**Listed entries**
-- begin --

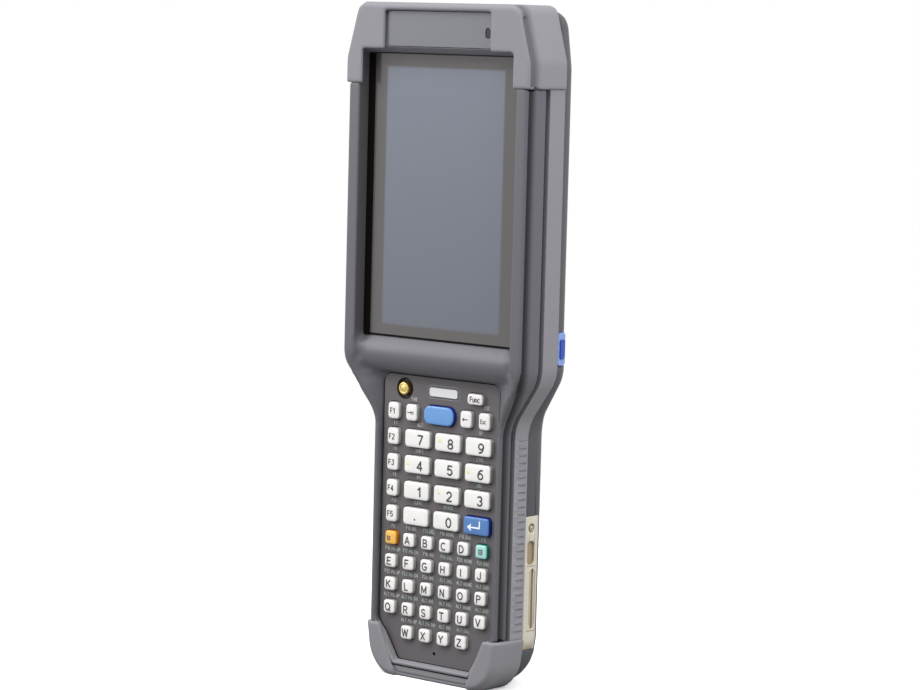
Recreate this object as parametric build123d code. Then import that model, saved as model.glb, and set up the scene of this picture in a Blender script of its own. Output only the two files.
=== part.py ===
from build123d import *
import os

os.makedirs("parts", exist_ok=True)

# Rugged handheld barcode terminal, standing on its foot. Millimetres.
# +Z runs up the terminal, the screen and keys face -Y, the origin is at the middle of the foot.
# Depths (y) are counted from the glass, whose face lies at glass_y.

# heights, from the foot upwards
foot_h = 5.5          # foot to the lower edge of the keypad panel
ridge_h = 12.1        # ridge between keypad and screen
glass_h = 95.6
header_h = 15.8       # above the glass, up to the top of the housing

# widths
glass_w = 68.6
rail_w = 5.4          # rail beside the glass
rim_w = 3.0           # rim beside the keypad

# plan of the housing
head_slant = 5.2      # head narrows towards its top
shoulder_h = 18.6     # over this height
neck_top = 9.7        # neck begins below the glass
neck_bottom = 25.7    # and ends
foot_taper = 2.6      # foot narrows
foot_corner = 13.0    # radius of the foot's corners
side_round = 10.0     # radius where the sides begin to slant
neck_round = 14.0
sole_back = 18.6      # flat sole ends
heel_h = 10.5         # heel curves up to the back
front_slope_top = 7.0     # front steps back to the grip below the glass, from here
front_slope_foot = 27.0   # to here
front_slope_round = 24.0
back_slope_top = 2.0      # back swells to the grip, likewise
back_slope_foot = 26.0
back_slope_round = 30.0
heel_round = 9.0
sole_round = 4.0
back_top_round = 4.5

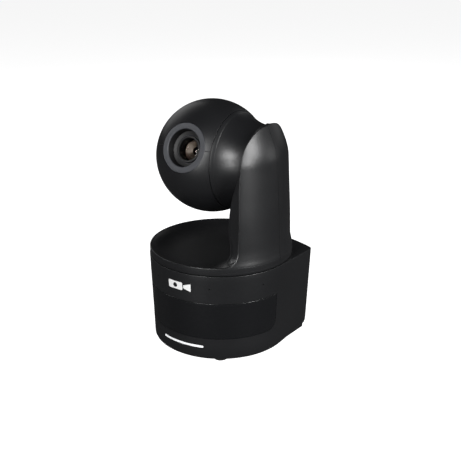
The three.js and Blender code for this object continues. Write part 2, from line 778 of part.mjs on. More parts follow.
const turning = turntableDisc().add(armShell());
addMesh("turntable", turning.subtract(coverRegion(0)), "shell", pan);
addMesh("arm_rear_cover", turning.intersect(coverRegion(gap)), "shell", pan);
addMesh("pan_hub", panHub(), "steel", pan);
addMesh("pan_pulley", aroundHub(panPulley), "black", pan);
addMesh("arm_frame", armFrame(), "steel", pan);
addMesh("tilt_motor", tiltMotor(), "steel", pan);
addMesh("tilt_motor_pulley", tiltMotorPulley(), "brass", pan);
addMesh("tilt_belt", tiltBelt(), "rubber", pan);
addMesh("tilt_bearing", tiltBearing(), "steel", pan);

addMesh("head_upper_shell", upperShell(), "shell", head);
addMesh("head_lower_shell", lowerShell(), "shell", head);
addMesh("head_neck_shell", neckShell(), "shell", head);
addMesh("lens_bezel", lensBezel(), "bezel", head);
addMesh("lens_barrel", ring(barrel.outer, barrel.inner, barrel.bottom, barrel.top, fine), "black", head);
addMesh("front_glass", frontGlass(), "glass", head);
addMesh("zoom_cell", ring(zoom.outer, zoom.inner, zoom.bottom, zoom.top), "black", head);
addMesh("zoom_lens", lensElement(zoom.lens, zoom.lensBottom, zoom.lensTop), "glass", head);
addMesh("focus_cell", ring(focus.outer, focus.inner, focus.bottom, focus.top), "black", head);
addMesh("focus_lens", lensElement(focus.lens, focus.lensBottom, focus.lensTop), "glass", head);
addMesh("lens_block", lensBlock(), "black", head);
addMesh("sensor_board", sensorBoard(), "board", head);
addMesh("image_sensor", imageSensor(), "steel", head);
addMesh("head_frame", headFrame(), "steel", head);
addMesh("tilt_shaft", tiltShaft(), "steel", head);
addMesh("tilt_pulley", tiltPulleyWheel(), "black", head);

export default camera;
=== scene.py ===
import json
import math
import bmesh
import bpy
import numpy as np
from mathutils import Matrix, Vector


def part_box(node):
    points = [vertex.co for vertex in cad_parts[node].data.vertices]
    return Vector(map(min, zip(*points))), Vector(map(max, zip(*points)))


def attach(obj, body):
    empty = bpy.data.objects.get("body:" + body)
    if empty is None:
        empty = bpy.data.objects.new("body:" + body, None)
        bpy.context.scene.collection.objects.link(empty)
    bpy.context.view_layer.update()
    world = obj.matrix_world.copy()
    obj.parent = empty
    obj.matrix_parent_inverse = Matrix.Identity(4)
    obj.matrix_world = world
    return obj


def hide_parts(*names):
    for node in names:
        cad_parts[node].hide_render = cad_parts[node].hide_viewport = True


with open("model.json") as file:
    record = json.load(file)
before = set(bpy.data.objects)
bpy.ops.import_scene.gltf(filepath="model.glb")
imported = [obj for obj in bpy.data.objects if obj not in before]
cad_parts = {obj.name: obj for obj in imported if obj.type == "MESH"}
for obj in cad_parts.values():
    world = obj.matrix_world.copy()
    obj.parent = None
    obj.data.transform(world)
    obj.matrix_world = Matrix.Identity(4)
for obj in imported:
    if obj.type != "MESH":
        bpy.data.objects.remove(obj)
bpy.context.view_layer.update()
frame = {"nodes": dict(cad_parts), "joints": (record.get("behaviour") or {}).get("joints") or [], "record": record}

# Lengths are in millimetres until a mesh is made.
mm = 0.001
joints = {joint["name"]: joint for joint in frame["joints"]}


def low(node):
    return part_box(node)[0] / mm


def high(node):
    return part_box(node)[1] / mm


def addToScene(thing):
    bpy.context.scene.collection.objects.link(thing)


def addPiece(name, points, faces, material, body, nodes=(), smoothBelow=32):
    mesh = bpy.data.meshes.new(name)
    mesh.from_pydata([tuple(p) for p in np.asarray(points, float) * mm], [], [tuple(f) for f in faces])
    mesh.validate()
    piece = bpy.data.objects.new(name, mesh)
    addToScene(piece)
    cleanMesh(piece)
    return dress(piece, material, body, nodes, smoothBelow)


def dress(piece, material, body, nodes=(), smoothBelow=32):
    piece.data.materials.clear()
    piece.data.materials.append(material)
    piece.data.shade_smooth()
    piece.data.set_sharp_from_angle(angle=math.radians(smoothBelow))
    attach(piece, body)
    if nodes:
        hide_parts(*nodes)
    return piece


def cleanMesh(piece):
    work = bmesh.new()
    work.from_mesh(piece.data)
    bmesh.ops.remove_doubles(work, verts=work.verts, dist=0.002 * mm)
    bmesh.ops.recalc_face_normals(work, faces=work.faces)
    work.to_mesh(piece.data)
    work.free()


def solidObject(points, faces, name="tool"):
    mesh = bpy.data.meshes.new(name)
    mesh.from_pydata([tuple(p) for p in np.asarray(points, float) * mm], [], [tuple(f) for f in faces])
    piece = bpy.data.objects.new(name, mesh)
    addToScene(piece)
    cleanMesh(piece)
    return piece


def combine(piece, tool, operation):
    change = piece.modifiers.new("combine", "BOOLEAN")
    change.operation = operation
    change.solver = "MANIFOLD"
    change.object = tool
    bpy.context.view_layer.update()
    ready = piece.evaluated_get(bpy.context.evaluated_depsgraph_get())
    mesh = bpy.data.meshes.new_from_object(ready)
    piece.modifiers.clear()
    old = piece.data
    piece.data = mesh
    bpy.data.meshes.remove(old)
    bpy.data.objects.remove(tool)
    return piece


def cut(piece, shape):
    combine(piece, solidObject(*shape), "DIFFERENCE")


def gridFaces(rows, columns, wrap=False):
    faces = []
    last = columns if wrap else columns - 1
    for r in range(rows - 1):
        for c in range(last):
            a = r * columns + c
            b = r * columns + (c + 1) % columns
            faces.append((a, b, b + columns, a + columns))
    return faces


def loopSolid(loops):
    loops = np.asarray(loops, float)
    rows, columns = loops.shape[:2]
    faces = gridFaces(rows, columns, wrap=True)
    faces.append(tuple(range(columns))[::-1])
    faces.append(tuple((rows - 1) * columns + c for c in range(columns)))
    return loops.reshape(-1, 3), faces


def turn(profile, segments=128):
    profile = np.asarray(profile, float)
    angles = np.linspace(0, 2 * math.pi, segments, endpoint=False)
    ring = np.stack([np.cos(angles), np.sin(angles)], -1)
    points = np.zeros((len(profile), segments, 3))
    points[:, :, :2] = profile[:, None, :1] * ring[None]
    points[:, :, 2] = profile[:, None, 1]
    closed = np.allclose(profile[0], profile[-1])
    faces = gridFaces(len(profile), segments, wrap=True)
    points = points.reshape(-1, 3)
    if closed or (profile[0][0] < 1e-6 and profile[-1][0] < 1e-6):
        return points, faces
    raise ValueError("a turned profile closes on itself or on the axis")


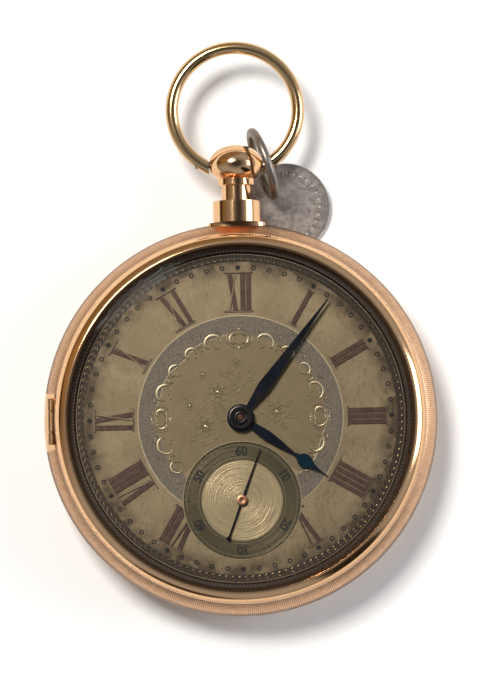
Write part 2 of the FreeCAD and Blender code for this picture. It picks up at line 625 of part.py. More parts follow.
link.Placement = FreeCAD.Placement(V(0, 0, 0), FreeCAD.Rotation(UP, v("link_heading"))
                                   * FreeCAD.Rotation(V(1, 0, 0), 90 - v("link_lean")))
for key in "xyz":
    bind(link, ".Placement.Base.%s" % key, "{link_%s}" % key)
part("link", link)


def tag_shape():
    """Disc with a raised rim on both faces and one hole."""
    r, t, rise = v("tag_radius"), v("tag_thick"), v("tag_rim")
    disc = Part.makeCylinder(r, t, V(0, 0, -t / 2))
    edge = ring(r, r - v("tag_rim_width"), -t / 2 - rise, t / 2 + rise)
    disc = disc.fuse(edge)
    hole = Part.makeCylinder(v("tag_hole"), 2 * t + 1, V(v("tag_hole_offset"), 0, -t - 0.5))
    return disc.cut(hole)


tag = part("tag", solid("tag_disc", tag_shape()))
tag.Placement = FreeCAD.Placement(V(0, 0, 0), FreeCAD.Rotation(UP, v("tag_heading"))
                                  * FreeCAD.Rotation(V(0, -1, 0), v("tag_tilt")))
for key in "xyz":
    bind(tag, ".Placement.Base.%s" % key, "{tag_%s}" % key)

# ---------------------------------------------------------------- main plate and bars
plate = turned("plate_disc", [
    ("0", "{plate_low}"), ("{plate_radius}", "{plate_low}"), ("{plate_radius}", "{ledge_top}"),
    ("{plate_flange}", "{ledge_top}"), ("{plate_flange}", "{dial_low}"), ("{plate_ring}", "{dial_low}"),
    ("{plate_ring}", "{plate_top}"), ("0", "{plate_top}")])
FEET = [("{foot_circle} * cos(%ddeg)" % a, "{foot_circle} * sin(%ddeg)" % a) for a in (40, 165, 285)]
# bar name, pivot, foot, half width
BARS = (("centre_bridge", CENTRE, ("15.4", "-1.2"), "{bar_half}"),
        ("third_bridge", THIRD, ("14.0", "-8.2"), "{bar_half}"),
        ("fourth_bridge", FOURTH, ("6.6", "-15.2"), "{bar_half}"),
        ("escape_bridge", ESCAPE, ("-6.6", "-15.6"), "{bar_half}"))
BARREL_FEET = (("15.4", "4.3"), ("-9.6", "13.2"))
COCK_FOOT = ("-15.2", "3.6")
PALLET_SIDE = 2.7
pa = math.radians(v("balance_line") - 90)
pb = math.radians(v("balance_line"))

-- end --

Beginning with the line containing "obj.matrix_world = world" and ending with the line containing "return part_box(node)[0] / mm", extract those lines exactly from the listing above, and only those.

**Written response**
    obj.matrix_world = world
    return obj


def hide_parts(*names):
    for node in names:
        cad_parts[node].hide_render = cad_parts[node].hide_viewport = True


with open("model.json") as file:
    record = json.load(file)
before = set(bpy.data.objects)
bpy.ops.import_scene.gltf(filepath="model.glb")
imported = [obj for obj in bpy.data.objects if obj not in before]
cad_parts = {obj.name: obj for obj in imported if obj.type == "MESH"}
for obj in cad_parts.values():
    world = obj.matrix_world.copy()
    obj.parent = None
    obj.data.transform(world)
    obj.matrix_world = Matrix.Identity(4)
for obj in imported:
    if obj.type != "MESH":
        bpy.data.objects.remove(obj)
bpy.context.view_layer.update()
frame = {"nodes": dict(cad_parts), "joints": (record.get("behaviour") or {}).get("joints") or [], "record": record}

# Lengths are in millimetres until a mesh is made.
mm = 0.001
joints = {joint["name"]: joint for joint in frame["joints"]}


def low(node):
    return part_box(node)[0] / mm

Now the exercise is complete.